I think, or maybe I hope, that a variation of that type of system should work. I have ordered some sensors from a supplier in China. Once I have the sensors I can experiment a bit. I don’t really want to do any averaging of the shaft speeds, either over time or between sensors. What I want is a quick indication if one, or more, of the five mower blade shafts are not rotating at the same speed as the main PTO shaft at any given instant in time. The entire system could be constantly changing speed in unison depending on the overall torque on the PTO and engine speed of the tractor.

As far as getting this project done it may not be tested until spring. We had a bit of snow last night a small reminder of things to come. It will be a couple of weeks before I receive the sensors. It is unlikely we will be doing much field work at that time. I can put the mower in the shop and set things up over the winter, I hope to have a working system in place for the spring.

I often find that just writing things down and explaining the issue and ideas I have makes it easier for me to come up with solutions and results on my own. As a result I may end up posting more information then anyone may be interested in reading.

Ralph; I think you will find that your mill and lathe will be an interesting and time consuming pass time. I have found with my lathe and mill, like many other areas of interest there is no end to things to learn, techniques to master, or additional attachments and tools to consider purchasing.

Darryl

If you fire an interrupt off the PTO shaft, then you can be pretty sure you get the leading edge of its mark each time. Use that to establish the base time. Then your polling logic can reference the last known PTO hit and when you find a mark on the blades you can time them relative to the PTO.

You will need a "now" and "previous" time for each shaft since, if the PTO takes time 1.0 any of the other shafts take relative time 1.01 you don't want a false reading of .01.

Ok

I think I now see what BM and edSky are getting at in their last posts.

Method #1

Record the time intervals from the time t=0 on each PTO shaft revolution to the time a pulse was received from each blade shaft sensor. On each subsequent pulse received from a blade sensor calculate the ratio the current blade pulse time to the current PTO pulse interval time.
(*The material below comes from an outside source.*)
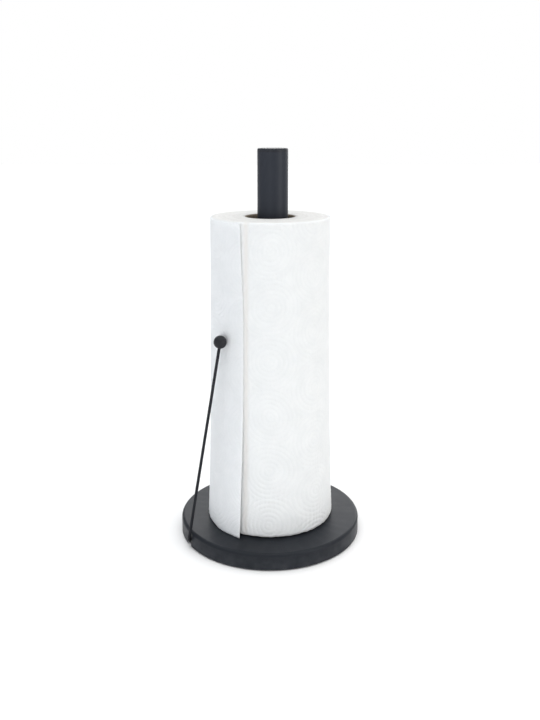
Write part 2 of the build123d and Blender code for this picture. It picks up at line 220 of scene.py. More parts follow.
roll = {  # mm, and degrees for angles
    "radius": 52.4,
    "bore": 21.65,
    "bottom": 14.6,
    "top": 276.3,
    "tall": 262.0,  # wave length of the slowest unevenness
    "offAxis": 0.1,  # mm towards +X, at the core's loose fit
    "waist": 0.8,
    "taper": 2.3,  # mm that the head is slimmer than the foot
    "footBulge": 0.9,
    "outset": 0.3,  # makes up for the embossing's depth
    "slowSize": 0.25,  # slow unevenness from winding
    "ovalSize": 0.15,
    "ovalAngle": 35,
    "spiralStep": 0.45,  # from under the free edge round to where the last sheet joins
    "joinAngle": -3.0,
    "freeAngle": 245.5,
    "roundHead": 1.6,
    "roundFoot": 3.4,
    "footRag": 0.8,
    "bandAngle": 247.3,  # shallow band that the last sheet's edge has pressed into the roll
    "bandWidth": 2.1,
    "bandDepth": 0.3,
    "around": 330,
    "up": 262,
    "endRings": 14,
    "endLift": 0.35,
}


def rollSurface(angle, z):
    # radius of the outer layer, without the embossing
    share = (z - roll["bottom"]) / (roll["top"] - roll["bottom"])
    waist = roll["waist"] * (4 * (share - 0.55) ** 2 - 1.0) - roll["taper"] * share
    waist = waist + roll["footBulge"] * (1 - share) ** 5
    across = np.mod(angle, 360.0) * math.pi / 180 * roll["radius"]
    slow = roll["slowSize"] * addWaves(rollSlowWaves, across, z)
    oval = roll["ovalSize"] * np.cos(2 * np.radians(angle - roll["ovalAngle"]))
    bare = np.mod(roll["joinAngle"] - angle, 360.0) / (360.0 - (roll["freeAngle"] - roll["joinAngle"]))
    spiral = roll["spiralStep"] * np.where(bare <= 1.0, 1.0 - bare, 0.0)
    fromBand = (np.mod(angle, 360.0) - roll["bandAngle"]) / roll["bandWidth"]
    band = roll["bandDepth"] * np.exp(-(fromBand**2))
    return roll["radius"] + waist + slow + oval + spiral - band + roll["outset"]


slowWaves = (  # waves round the roll, waves up it, phase, size
    (1, 1, 0.4, 0.3),
    (2, 0, 1.9, 0.3),
    (2, 1, 4.1, 0.25),
    (3, 2, 2.2, 0.2),
    (5, 1, 5.5, 0.12),
)
rollSlowWaves = [
    (around / roll["radius"], up * 2 * math.pi / roll["tall"], phase, size)
    for around, up, phase, size in slowWaves
]
turns = np.arange(roll["around"]) * 360.0 / roll["around"]
heights = np.linspace(roll["bottom"], roll["top"], roll["up"])
angleGrid, heightGrid = np.meshgrid(turns, heights)
acrossGrid = np.radians(angleGrid) * emboss["rollRadius"]
sideRadius = rollSurface(angleGrid, heightGrid) + embossHeight(acrossGrid, heightGrid) * smoothStep(
    np.minimum(heightGrid - roll["bottom"], roll["top"] - heightGrid), -1.0, 1.5
)
rag = 0.5 + 0.25 * np.sin(np.radians(angleGrid) * 17 + 0.6)
rag = rag + 0.25 * np.sin(np.radians(angleGrid) * 43 + 2.0)
rims = (
    (heightGrid - roll["bottom"], roll["roundFoot"]),
    (roll["top"] - heightGrid, roll["roundHead"]),
)
for gap, reach in rims:
    into = np.clip(1 - gap / reach, 0.0, 1.0)
    sideRadius -= 0.9 * reach * (1 - np.sqrt(1 - into**2))
heightGrid += roll["footRag"] * rag * np.exp(-(heightGrid - roll["bottom"]) / 2.5)


def rollPoints(angle, radius, z):
    x = radius * np.cos(np.radians(angle)) + roll["offAxis"]
    y = radius * np.sin(np.radians(angle))
    return np.stack([x.ravel(), y.ravel(), z.ravel()], axis=1)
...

If the clutch has not slipped the ratio for each blade will remain constant regardless of the speed.

Method #2 Compare the time intervals between successive blade shaft pulses against successive PTO shafted pulses.
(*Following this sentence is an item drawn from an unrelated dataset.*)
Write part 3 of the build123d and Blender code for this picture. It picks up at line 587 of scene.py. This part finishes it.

it seams method #1 would require a bit more data processing calculating ratios and resetting the values for the expected ratios after a slip has occurred, but this would be inconsequential here.

There may be two reasons method #1 could be more stable and reliable, Depending on how wide the pulse widths are that come from the sensors this may or may not be a factor.
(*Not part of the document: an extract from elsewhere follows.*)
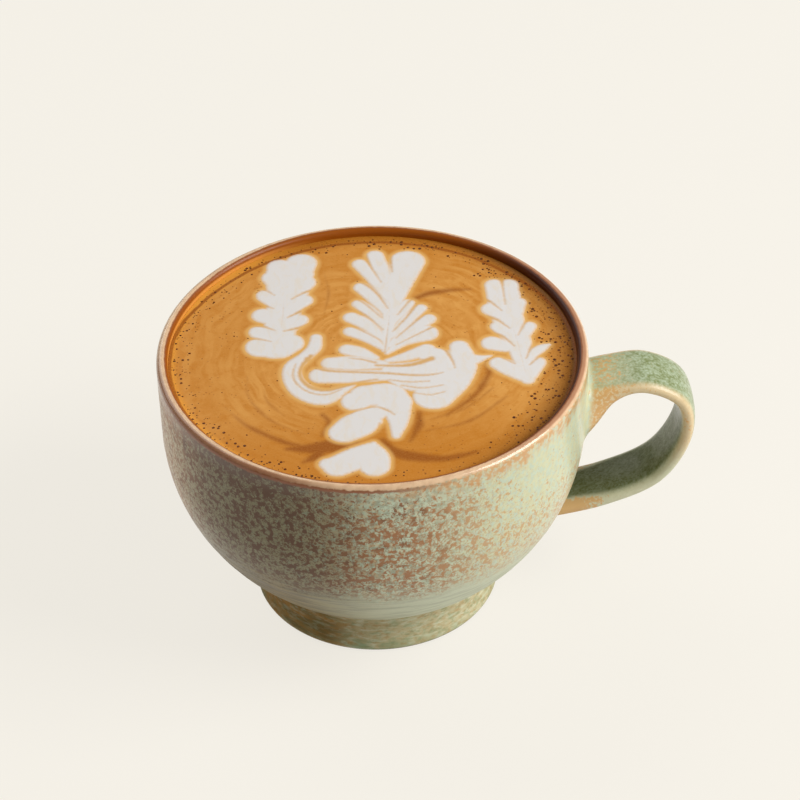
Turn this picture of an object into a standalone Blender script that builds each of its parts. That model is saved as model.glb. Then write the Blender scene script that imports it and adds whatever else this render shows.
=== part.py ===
"""A latte in its stoneware cup: the cup with its ear handle, the drink, and milk foam figures afloat in it.

Lengths are in metres. +Z is up, +X runs out along the handle, and the origin lies under the middle of
the whole thing, on the surface that it stands on. Points of the foam figures are in millimetres from
the cup's axis, as someone looking down into the cup would measure them.
"""
import math

import bmesh
import bpy
from mathutils import Vector

MM = 0.001

# The cup is turned: a foot, a waist, and a bowl that rises into an upright side
CUP_HEIGHT = 0.0682
RIM_RADIUS = 0.0500
SIDE_RADIUS = 0.0498
FOOT_RADIUS = 0.0294
FOOT_EDGE = 0.0010
WAIST_RADIUS = 0.0263
WAIST_HEIGHT = 0.0080
BOWL_SPREAD = (0.0360, 0.0153)
BOWL_TURN_HEIGHT = 0.0282
UPRIGHT_FROM = 0.0499
LIP_THICKNESS = 0.0026

# Under the foot the clay is cut back, which leaves a ring to stand on
RING_INNER_RADIUS = 0.0245
RECESS_DEPTH = 0.0045
RECESS_CORNER = 0.0012

# The hollow follows the bowl one wall thickness further in
SIDE_WALL = 0.0034
FLOOR_HEIGHT = 0.0110
FLOOR_RADIUS = 0.0160
FLOOR_SPREAD = (0.0300, 0.0122)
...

1. The pin change interrupt could be more reliable at get every pulse from the PTO shaft sensor. As edsky as mentioned

2. If pulses are missed from the blade sensors by the polling logic it will not trigger a false alarm, because each blade sensor time interval is relative to the last PTO sensor pulse received not the previous blade sensor pulse received.

Just waiting for parts

Thanks Darryl

I now have my mower slip clutch monitoring system up and working. The weather is so unusually warm and we have no snow on the ground so I was able to operate the mower in the field for a few hours with the monitoring system working. It appears to work very alerting the operator very quickly whenever a blade become overloaded with material. I have been cutting and mulching large areas of fields that where to wet and muddy to get into earlier in the season. many of these areas have very dense and tall vegetation that has been growing unchecked for a couple of years do to some very wet conditions in this area. The mower we are using is a older model and may not really be designed for the volume of material that we have been expecting it to deal with. As a consequence we have burnt up over $500 in clutch parts this fall. The problem was that it was not always evident to the operator that a clutch was beginning to slip more frequently do to the fact that it was wearing, when they slip wear very rapidly, as they wear they slip more easily. Before the operator is aware that some adjustments should be made the damage was done the clutch was smoking hot.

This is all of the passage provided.